Needless to say, I had to have a go at producing my own online newspaper. This one's called "Zephod's Gazette". How long it'll remain in operation is unknown as it's a freebie website. It took all of twenty minutes to put together and auto generates with auto publishing at midnight every night. It would be nice to combine it with adsense but that doesn't seem possible.

Meanwhile, my second disappointment of the day was some hair removal cream. It was bought in the men's section of a dollar store. The result - it didn't do anything. This seems pretty standard for stuff from dollar stores. Razorless is the claim. The UPC is 072790000188.
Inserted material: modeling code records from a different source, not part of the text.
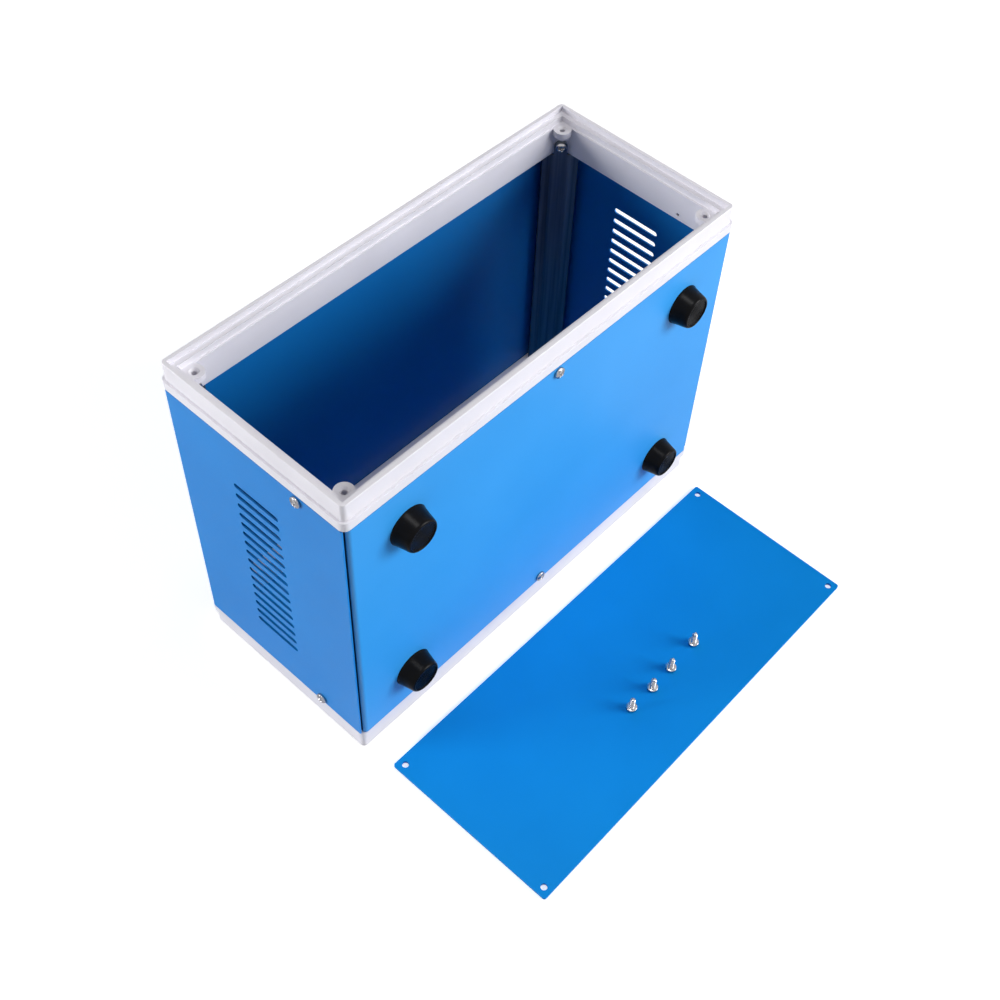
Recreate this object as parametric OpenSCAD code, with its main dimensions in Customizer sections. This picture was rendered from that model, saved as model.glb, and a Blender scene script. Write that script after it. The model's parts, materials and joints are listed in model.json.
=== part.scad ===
// Ventilated project box, standing on its rear frame with the open front upwards.
// Two moulded end frames hold a folded top cover, whose sides are slotted, and a bottom cover with
// four feet. Four bars tie the frames together at the corners. The rear panel is screwed in. The
// front panel is taken off and lies beside the box, with its four screws standing on it.
// X is the width of the case, Y its height in use (the top cover is at +Y), Z its depth.

/* [Case] */
// Width of the case over its frames
case_w = 250; // [190:1:320]
// Height of the case in use over its frames
case_h = 110; // [90:1:160]
// Depth of the case from the rear rim to the front rim
case_d = 190; // [140:1:260]
// Radius of the frames' upright corners
corner_r = 3.5; // [2.5:0.5:5]

/* [Frames] */
// Depth of the visible band, from the rim to the edges of the covers
band_d = 14.6; // [12:0.1:20]
// Depth from the rim to the step round the band
step_d = 9.7; // [6:0.1:11]
// Width of that step
step_w = 1.2; // [0.4:0.1:1.4]
// Width of the rim, with the rounding of its outer edge
rim_w = 2; // [1.6:0.1:3]
// Radius of that rounding
rim_round = 0.4; // [0.2:0.1:0.8]
// Depth of the first wall inside the rim
lip_d = 3; // [2:0.1:4]
// Width of the ledge behind the first wall
ledge_w = 2.7; // [2:0.1:3]
// Depth from the rim to the seat of the panel
seat_d = 6; // [5:0.1:7]
// Draft of the walls inside the frame, over their depth
wall_draft = 0.1; // [0.05:0.05:0.3]
// Width of the step round the panel's seat
seat_step = 1.1; // [0.8:0.1:1.4]
// Length of the skirt that goes inside the covers
skirt_len = 6.6; // [6.4:0.1:12]

/* [Lugs] */
// Distance between the panel's holes along the width, short of the case's width
lug_inset_w = 21; // [19:0.5:24]
// Distance between the panel's holes along the height, short of the case's height
lug_inset_h = 21; // [19:0.5:24]
// Diameter of a lug round its hole
lug_dia = 9; // [7:0.1:10]
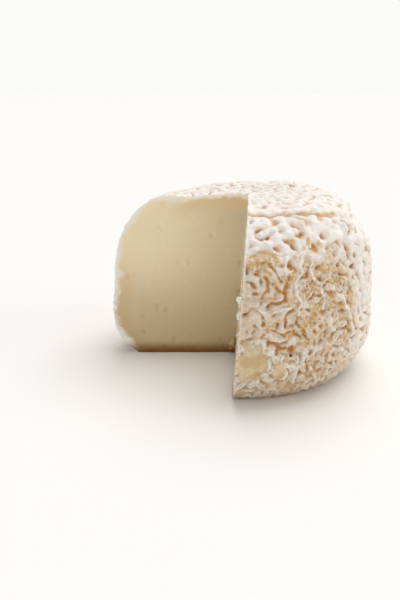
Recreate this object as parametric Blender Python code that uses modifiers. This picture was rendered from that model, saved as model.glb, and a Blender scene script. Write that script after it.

Sadly the results proved that the stuff doesn't work. It's supposed to be for men. It's supposed to remove beard growth. It didn't actually work.
 
Clearly it didn't work! I can't say I'm surprised. Women complain all the time that hair removal products don't work. The fraud continues unabated with fake hair removal products on sale. I wouldn't mind betting that there's no potion in this packet that will remove any hair. It's cheap enough that nobody will get upset enough to complain formally about it to whatever consumer ombudsman exists in the US and expensive enough that the peddler makes a tidy profit.